Laws of Logic

Logic relies on fundamental principles known as the three classical laws of thought: the law of identity, the law of excluded middle, and the law of non-contradiction. Together, these laws lay the groundwork for reasoning and logical analysis such that philosophy, mathematics, and everyday conversation could not stand without them. In this blog post, we will delve into these three rules that govern rational discourse.

 

1. Law of Identity: The law of identity states that every object is necessarily identical to itself. For example, if we have a statement A, then A is true if and only if A is true. It can be represented as "A = A".

 

2. Law of Excluded Middle: The law of excluded middle states that for any proposition A, either A is true, or its negation is true as there is necessarily no middle ground or third option. In simpler terms, a proposition is either true or false, and there is no other possibility. This principle can be expressed as "A ∨ ¬A" (A or not A).

 

3. Law of Non-Contradiction: The law of non-contradiction states that any proposition necessarily cannot be both true and false at the same time. For example, if A is true, then not A is false, and vice versa.
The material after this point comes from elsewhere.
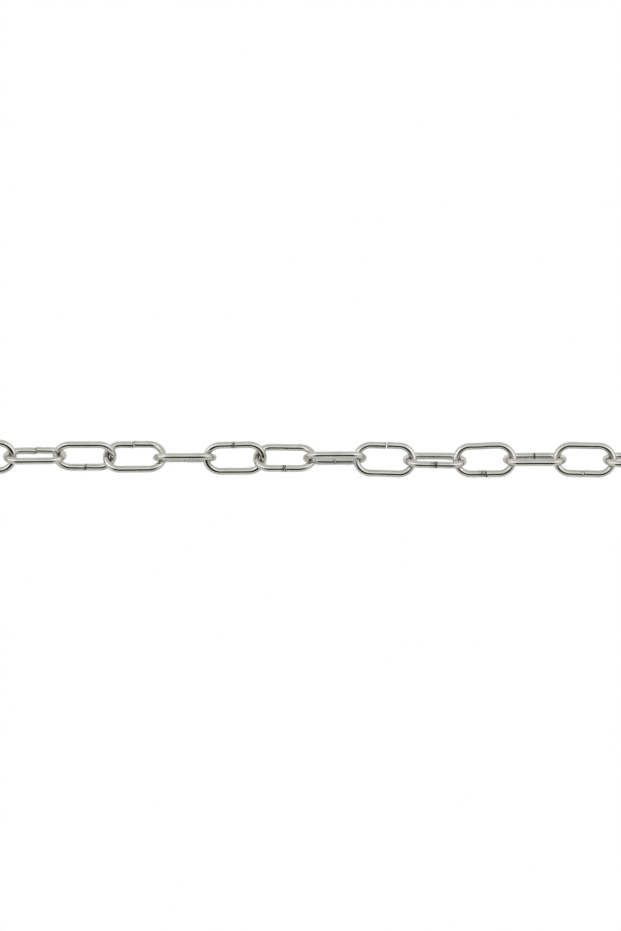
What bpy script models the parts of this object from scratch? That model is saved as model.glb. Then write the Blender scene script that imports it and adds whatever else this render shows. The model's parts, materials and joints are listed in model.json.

This principle can be represented as "¬(A ∧ ¬A)" (not (A and not-A)).

 

BONUS: Leibnitz Laws of Identity:

Identity is transitive, if A and B are identical and B is identical to C then A is also identical to C. Identity is symmetrical, if A is identical to B then B is identical to A. Identity is reflexive meaning that the relation can only be applied to the thing and itself. Identity is indiscernible meaning if two things are identical then finding a distinction between them is an impossibility. Those things cannot be identical if they ever differ from each other both timeless or at a time. X and Y are identical if and only if any predicate or property P possessed by X is also possessed by Y and vice versa.